» **Stored entries**:
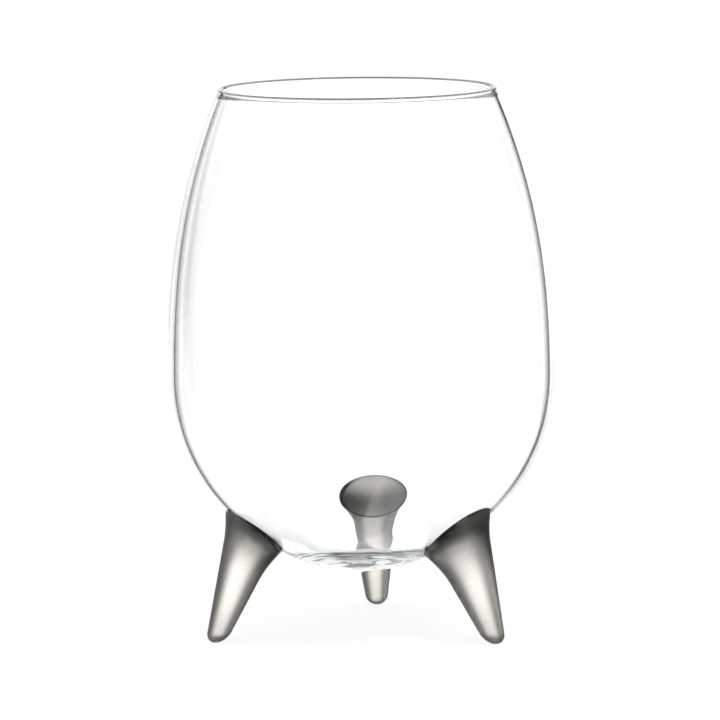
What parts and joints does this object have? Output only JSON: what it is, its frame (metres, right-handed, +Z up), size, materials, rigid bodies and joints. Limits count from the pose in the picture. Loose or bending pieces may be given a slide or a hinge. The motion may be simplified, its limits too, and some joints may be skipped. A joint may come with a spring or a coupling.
{
  "type": "stemless drinking glass",
  "caption": "Clear egg-shaped stemless drinking glass with a rounded rim, standing on splayed tapered legs of frosted glass.",
  "frame": {"origin": "on the table, on the bowl's axis", "axes": "+Z up along the bowl's axis, from the feet to the rim; +Y towards the rear leg; +X to the right of someone who faces the two front legs"},
  "size_m": [0.09, 0.09, 0.1276],
  "materials": {
    "clear_glass": "clear, fire polished",
    "frosted_glass": "solid glass with a sandblasted, satin surface"
  },
  "bodies": {
    "root": {"bowl": "clear_glass", "leg_front_left": "frosted_glass", "leg_front_right": "frosted_glass", "leg_rear": "frosted_glass"}
  },
  "joints": []
}
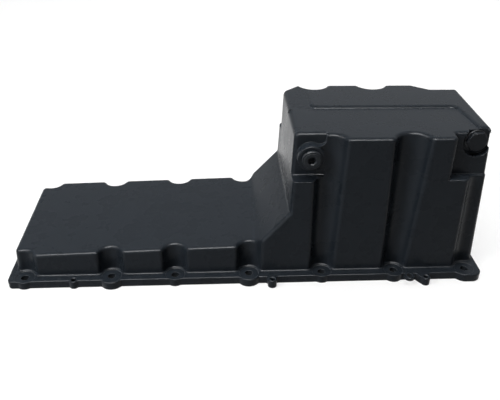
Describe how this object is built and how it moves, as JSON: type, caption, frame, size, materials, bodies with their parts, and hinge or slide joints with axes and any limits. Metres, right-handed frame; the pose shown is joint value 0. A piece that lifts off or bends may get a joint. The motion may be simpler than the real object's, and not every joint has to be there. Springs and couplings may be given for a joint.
{
  "type": "engine oil pan",
  "caption": "Cast engine oil pan with a shallow front run, a deep rear sump, drain and level plugs, a bolted mounting rail and an inner baffle plate",
  "frame": {"origin": "centre of the corner bolt rectangle, on the gasket face", "axes": "X along the pan from the shallow end to the deep sump, Y across it away from the drain side, Z out of the gasket face towards the sump floor; the pan lies upside down on its gasket face"},
  "size_m": [0.5546, 0.2064, 0.1806],
  "materials": {
    "pan_casting": "black satin coating on cast aluminium",
    "drain_plug": "black zinc-nickel plated steel",
    "drain_plug_magnet": "plain magnet steel",
    "drain_plug_seal": "soft aluminium sealing ring",
    "port_plug": "black zinc-nickel plated steel",
    "port_plug_seal": "soft aluminium sealing ring",
    "sump_baffle": "zinc plated steel sheet",
    "baffle_screws": "zinc plated hexagon flange screws"
  },
  "bodies": {
    "root": {"pan_casting": "pan_casting", "drain_plug": "drain_plug", "drain_plug_magnet": "drain_plug_magnet", "drain_plug_seal": "drain_plug_seal", "port_plug": "port_plug", "port_plug_seal": "port_plug_seal", "sump_baffle": "sump_baffle", "baffle_screws": "baffle_screws"}
  },
  "joints": []
}
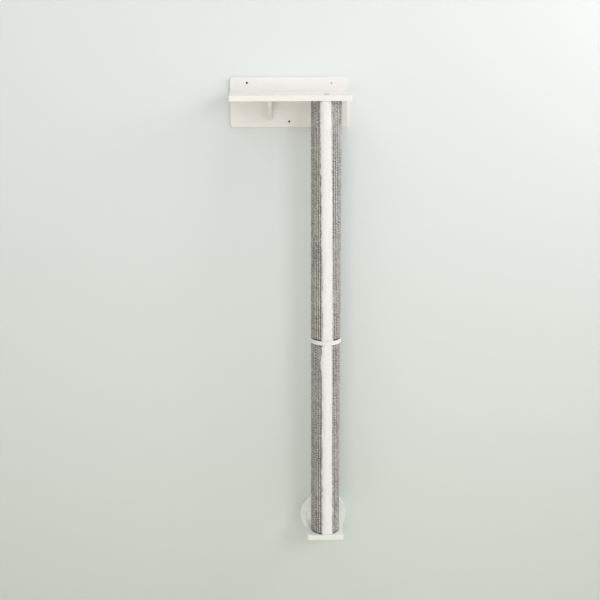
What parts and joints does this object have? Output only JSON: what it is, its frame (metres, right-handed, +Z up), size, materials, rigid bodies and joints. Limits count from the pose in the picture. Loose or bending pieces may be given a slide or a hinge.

» **Stated task**: Reproduce every line of the data verbatim.

» **Written response**:
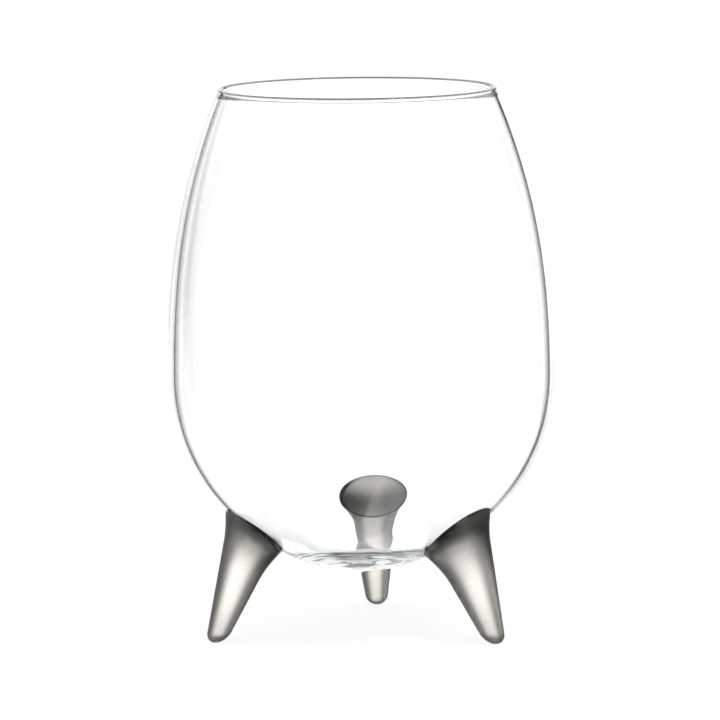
What parts and joints does this object have? Output only JSON: what it is, its frame (metres, right-handed, +Z up), size, materials, rigid bodies and joints. Limits count from the pose in the picture. Loose or bending pieces may be given a slide or a hinge. The motion may be simplified, its limits too, and some joints may be skipped. A joint may come with a spring or a coupling.
{
  "type": "stemless drinking glass",
  "caption": "Clear egg-shaped stemless drinking glass with a rounded rim, standing on splayed tapered legs of frosted glass.",
  "frame": {"origin": "on the table, on the bowl's axis", "axes": "+Z up along the bowl's axis, from the feet to the rim; +Y towards the rear leg; +X to the right of someone who faces the two front legs"},
  "size_m": [0.09, 0.09, 0.1276],
  "materials": {
    "clear_glass": "clear, fire polished",
    "frosted_glass": "solid glass with a sandblasted, satin surface"
  },
  "bodies": {
    "root": {"bowl": "clear_glass", "leg_front_left": "frosted_glass", "leg_front_right": "frosted_glass", "leg_rear": "frosted_glass"}
  },
  "joints": []
}
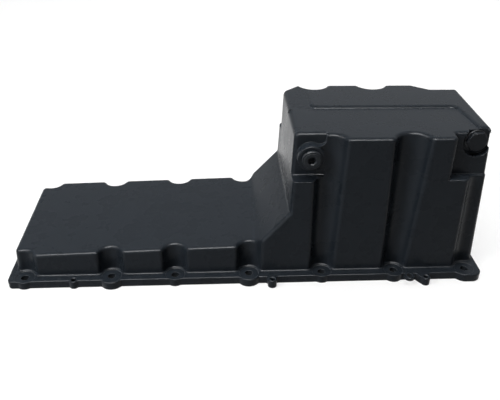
Describe how this object is built and how it moves, as JSON: type, caption, frame, size, materials, bodies with their parts, and hinge or slide joints with axes and any limits. Metres, right-handed frame; the pose shown is joint value 0. A piece that lifts off or bends may get a joint. The motion may be simpler than the real object's, and not every joint has to be there. Springs and couplings may be given for a joint.
{
  "type": "engine oil pan",
  "caption": "Cast engine oil pan with a shallow front run, a deep rear sump, drain and level plugs, a bolted mounting rail and an inner baffle plate",
  "frame": {"origin": "centre of the corner bolt rectangle, on the gasket face", "axes": "X along the pan from the shallow end to the deep sump, Y across it away from the drain side, Z out of the gasket face towards the sump floor; the pan lies upside down on its gasket face"},
  "size_m": [0.5546, 0.2064, 0.1806],
  "materials": {
    "pan_casting": "black satin coating on cast aluminium",
    "drain_plug": "black zinc-nickel plated steel",
    "drain_plug_magnet": "plain magnet steel",
    "drain_plug_seal": "soft aluminium sealing ring",
    "port_plug": "black zinc-nickel plated steel",
    "port_plug_seal": "soft aluminium sealing ring",
    "sump_baffle": "zinc plated steel sheet",
    "baffle_screws": "zinc plated hexagon flange screws"
  },
  "bodies": {
    "root": {"pan_casting": "pan_casting", "drain_plug": "drain_plug", "drain_plug_magnet": "drain_plug_magnet", "drain_plug_seal": "drain_plug_seal", "port_plug": "port_plug", "port_plug_seal": "port_plug_seal", "sump_baffle": "sump_baffle", "baffle_screws": "baffle_screws"}
  },
  "joints": []
}
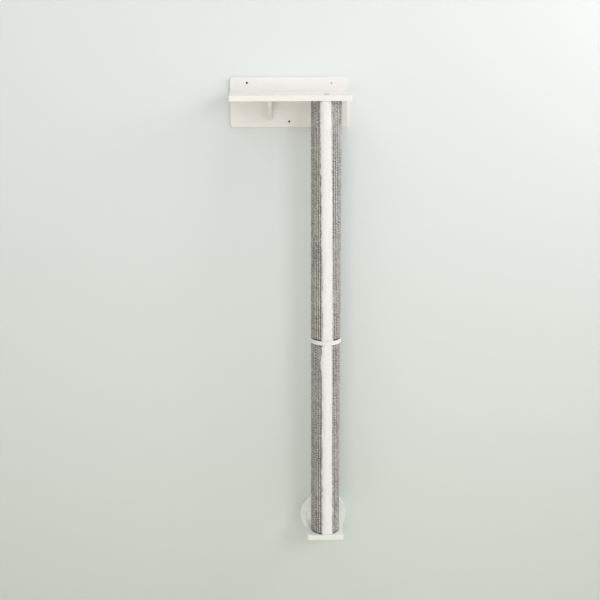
What parts and joints does this object have? Output only JSON: what it is, its frame (metres, right-handed, +Z up), size, materials, rigid bodies and joints. Limits count from the pose in the picture. Loose or bending pieces may be given a slide or a hinge.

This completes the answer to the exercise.